You mentioned the Cruciform, and you obviously don't only mean the Crucifix as an adornment. But speaking of the Crucifix, we have 2000 years, specifically in Orthodox and Catholic traditions, of embellishing the Crucifix and turning it into a beautiful object, some would say that the embellishment has whitewashed all the gore and hideousness of the crucifixion out. Is there also a place for that hideousness, as you called it?
I think so. I am coming from a Protestant background, where Crucifixes were absent. So I want to embrace the Crucifix more and more, as the posture of Christianity in the world. On the other hand, a Crucifix that is constantly adorned with gold, and gems and jewels, may also be missing the point: That Jesus died an ugly death, but what he did was a beautiful thing, and that it becomes beautiful in Resurrection. But it is possible for the Crucifix to then become the service of Empire, of interests of wealth, and begin to be symbolized that way, where everything is overlaid with gold and we begin to miss the point.

So it’s always this tension we are living in. On the one had the Cross is originally an ugly thing, it’s the torturous death of a Human Being, on the other hand it's where God is revealed in Christ as forgiving, so how do we express that artistically?

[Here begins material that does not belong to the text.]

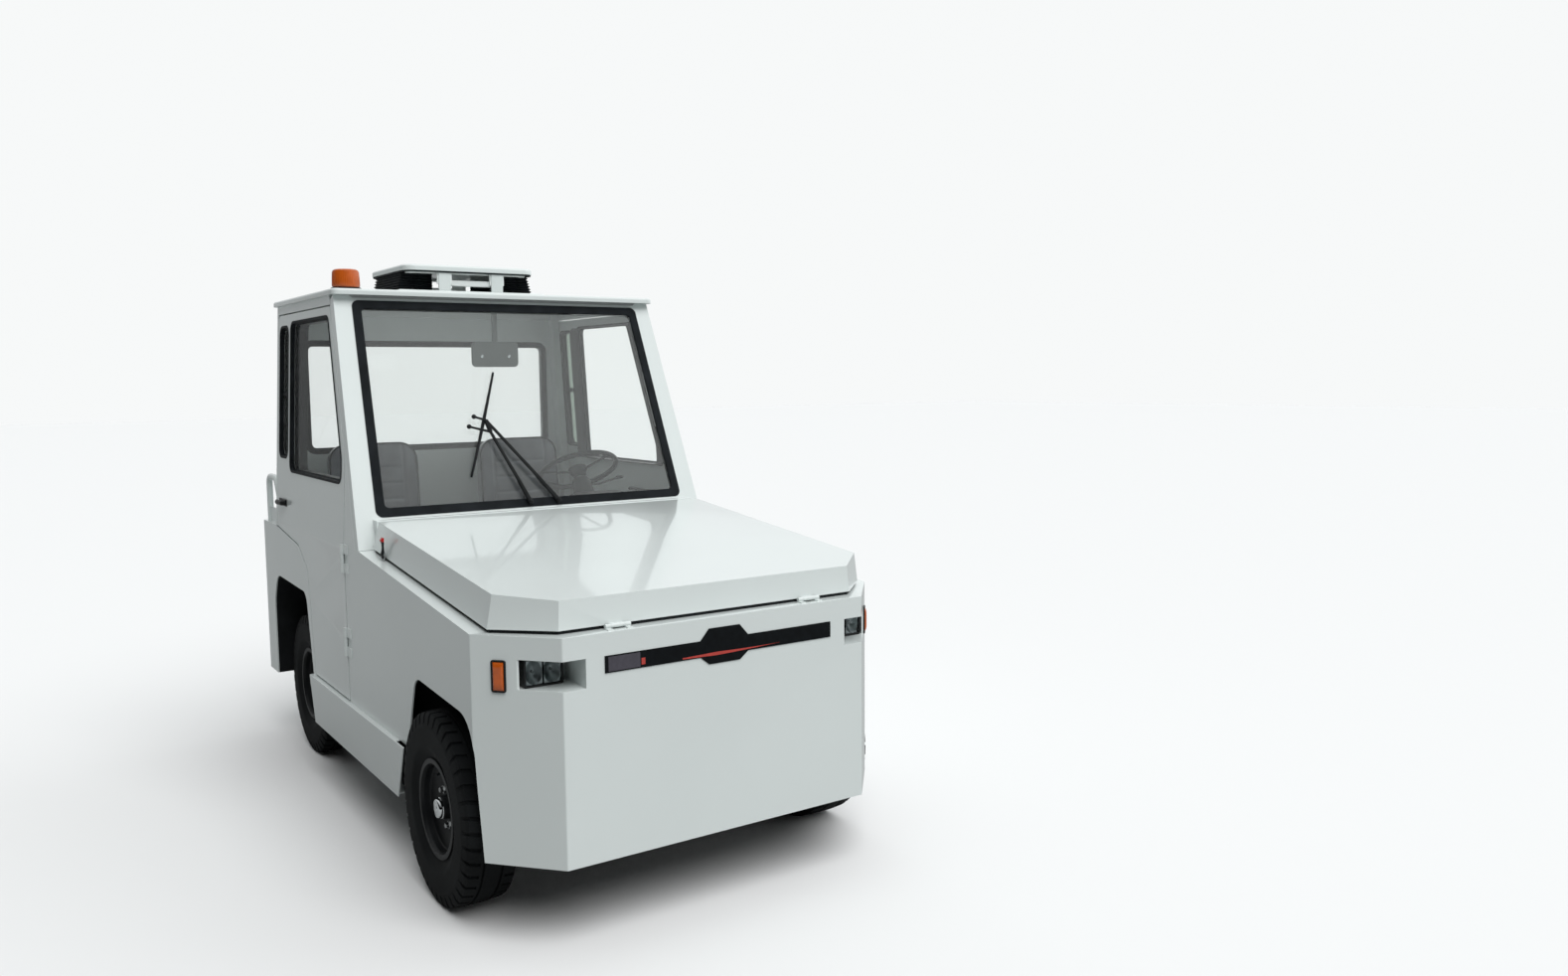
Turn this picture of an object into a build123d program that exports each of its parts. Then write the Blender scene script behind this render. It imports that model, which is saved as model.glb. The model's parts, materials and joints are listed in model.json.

I think a lot of the medieval artists, in the Renaissance, did a good job, where they are depicting a violent death, on the other hand it is undeniably beautiful. And I think they are rendering a good service to us, in that in the midst of what truly was ugly, a violent death by torture, God was being revealed as beauty. As Hans Urs Von Balthazar, one of my favourite theologians says, being disguised under an ugly crucifixion and death, Christ upon the Cross is paradoxically the clearest revelation of who God is. So we are living in that tension of the paradox, its ugly but it’s beautiful.

Are you married?
Yes, and I have three children and three grandchildren.

What have you thought of Portugal?

I love it! We came a year ago, spent two weeks, went back home, had saudades and had to come back. We love Portugal!